begin Dataset records

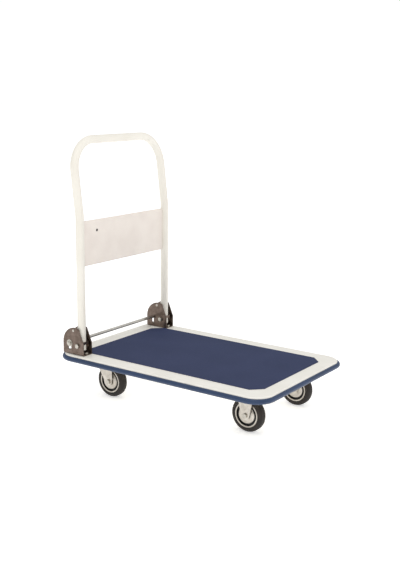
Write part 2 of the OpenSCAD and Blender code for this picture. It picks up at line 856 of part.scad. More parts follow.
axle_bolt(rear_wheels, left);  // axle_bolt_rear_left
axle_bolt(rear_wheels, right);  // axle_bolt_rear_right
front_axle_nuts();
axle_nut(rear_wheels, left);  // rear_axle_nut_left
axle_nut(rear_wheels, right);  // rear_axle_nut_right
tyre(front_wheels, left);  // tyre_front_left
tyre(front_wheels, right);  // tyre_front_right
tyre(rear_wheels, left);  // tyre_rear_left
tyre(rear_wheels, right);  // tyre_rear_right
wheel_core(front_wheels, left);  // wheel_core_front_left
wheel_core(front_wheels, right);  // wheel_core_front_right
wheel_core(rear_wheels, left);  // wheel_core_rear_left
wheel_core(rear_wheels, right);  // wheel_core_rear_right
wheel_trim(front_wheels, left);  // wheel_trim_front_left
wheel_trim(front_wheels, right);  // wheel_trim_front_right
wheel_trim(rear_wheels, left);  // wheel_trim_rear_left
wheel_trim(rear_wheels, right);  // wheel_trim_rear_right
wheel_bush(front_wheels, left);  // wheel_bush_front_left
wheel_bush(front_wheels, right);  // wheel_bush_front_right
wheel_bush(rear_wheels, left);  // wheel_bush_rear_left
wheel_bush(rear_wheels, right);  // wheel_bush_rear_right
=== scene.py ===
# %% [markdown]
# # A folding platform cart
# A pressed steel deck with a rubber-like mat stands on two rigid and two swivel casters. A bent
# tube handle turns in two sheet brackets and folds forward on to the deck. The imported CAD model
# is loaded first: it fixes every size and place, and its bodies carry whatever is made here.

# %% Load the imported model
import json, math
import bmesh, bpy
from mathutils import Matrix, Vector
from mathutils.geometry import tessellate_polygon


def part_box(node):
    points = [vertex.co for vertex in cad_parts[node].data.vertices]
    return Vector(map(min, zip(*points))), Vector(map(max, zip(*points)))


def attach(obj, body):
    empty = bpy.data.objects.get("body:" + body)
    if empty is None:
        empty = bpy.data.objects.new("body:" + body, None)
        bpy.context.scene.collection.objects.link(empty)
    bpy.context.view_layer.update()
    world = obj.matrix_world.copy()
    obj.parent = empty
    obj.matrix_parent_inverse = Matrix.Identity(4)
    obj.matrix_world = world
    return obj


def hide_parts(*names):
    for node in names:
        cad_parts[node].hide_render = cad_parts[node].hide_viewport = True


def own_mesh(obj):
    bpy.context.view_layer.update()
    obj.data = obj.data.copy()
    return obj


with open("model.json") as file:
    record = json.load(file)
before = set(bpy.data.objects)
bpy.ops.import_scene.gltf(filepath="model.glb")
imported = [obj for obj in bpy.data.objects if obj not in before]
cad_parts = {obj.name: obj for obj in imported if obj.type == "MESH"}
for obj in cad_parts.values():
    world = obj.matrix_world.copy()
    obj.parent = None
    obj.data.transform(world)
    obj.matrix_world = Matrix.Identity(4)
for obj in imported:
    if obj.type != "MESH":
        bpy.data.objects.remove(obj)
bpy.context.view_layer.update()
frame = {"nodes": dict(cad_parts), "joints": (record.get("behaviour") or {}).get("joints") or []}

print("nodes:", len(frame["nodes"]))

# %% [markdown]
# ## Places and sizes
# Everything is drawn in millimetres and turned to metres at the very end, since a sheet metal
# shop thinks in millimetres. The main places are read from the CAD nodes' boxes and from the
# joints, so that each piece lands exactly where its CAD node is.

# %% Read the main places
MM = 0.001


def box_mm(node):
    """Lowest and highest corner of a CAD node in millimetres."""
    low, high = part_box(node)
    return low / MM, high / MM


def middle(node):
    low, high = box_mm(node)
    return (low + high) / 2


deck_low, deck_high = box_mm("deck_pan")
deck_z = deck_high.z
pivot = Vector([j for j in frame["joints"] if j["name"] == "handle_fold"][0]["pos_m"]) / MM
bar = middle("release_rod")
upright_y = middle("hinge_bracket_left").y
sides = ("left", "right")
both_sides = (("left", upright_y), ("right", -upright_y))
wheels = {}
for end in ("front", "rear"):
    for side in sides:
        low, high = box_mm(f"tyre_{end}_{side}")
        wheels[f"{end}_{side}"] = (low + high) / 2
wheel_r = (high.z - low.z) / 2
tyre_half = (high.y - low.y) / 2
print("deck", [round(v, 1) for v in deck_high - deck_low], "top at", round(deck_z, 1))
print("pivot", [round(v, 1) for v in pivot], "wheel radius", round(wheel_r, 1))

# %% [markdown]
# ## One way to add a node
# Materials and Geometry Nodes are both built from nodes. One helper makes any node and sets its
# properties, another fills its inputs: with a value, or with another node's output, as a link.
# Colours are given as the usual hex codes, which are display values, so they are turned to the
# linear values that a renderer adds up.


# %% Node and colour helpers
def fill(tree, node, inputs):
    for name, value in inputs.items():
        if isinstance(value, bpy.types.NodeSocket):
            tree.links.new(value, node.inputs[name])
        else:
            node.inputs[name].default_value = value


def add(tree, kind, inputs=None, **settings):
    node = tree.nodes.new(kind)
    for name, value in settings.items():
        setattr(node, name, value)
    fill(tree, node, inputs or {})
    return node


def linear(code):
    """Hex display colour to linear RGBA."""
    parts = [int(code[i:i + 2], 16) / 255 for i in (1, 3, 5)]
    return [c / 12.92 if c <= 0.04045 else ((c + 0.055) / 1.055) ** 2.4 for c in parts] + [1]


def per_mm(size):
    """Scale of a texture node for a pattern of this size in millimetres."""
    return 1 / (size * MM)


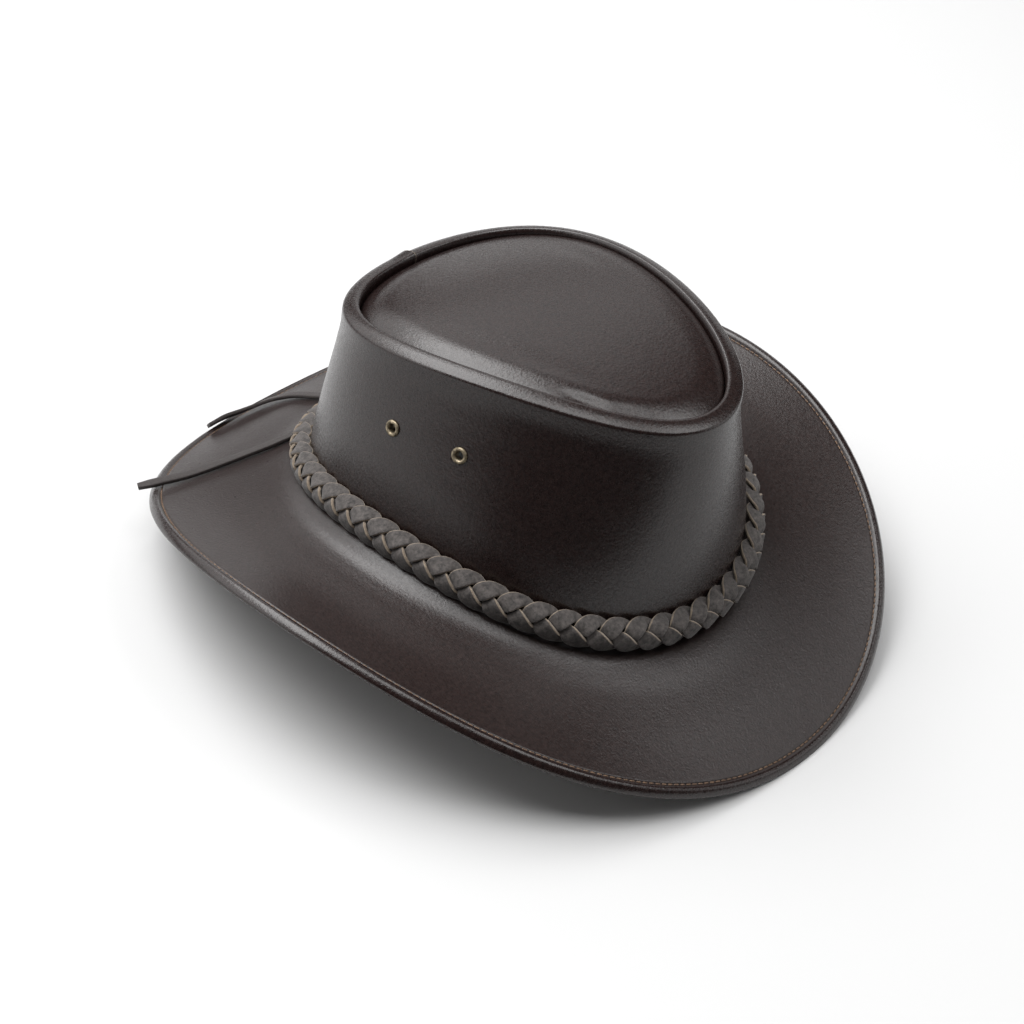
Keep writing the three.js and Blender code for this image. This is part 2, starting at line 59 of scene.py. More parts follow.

end Dataset records

Problem description: Filter the data, keeping only the lines that contain "None".

Exercise output:
    if empty is None:
        empty = bpy.data.objects.new("body:" + body, None)
    obj.parent = None
def add(tree, kind, inputs=None, **settings):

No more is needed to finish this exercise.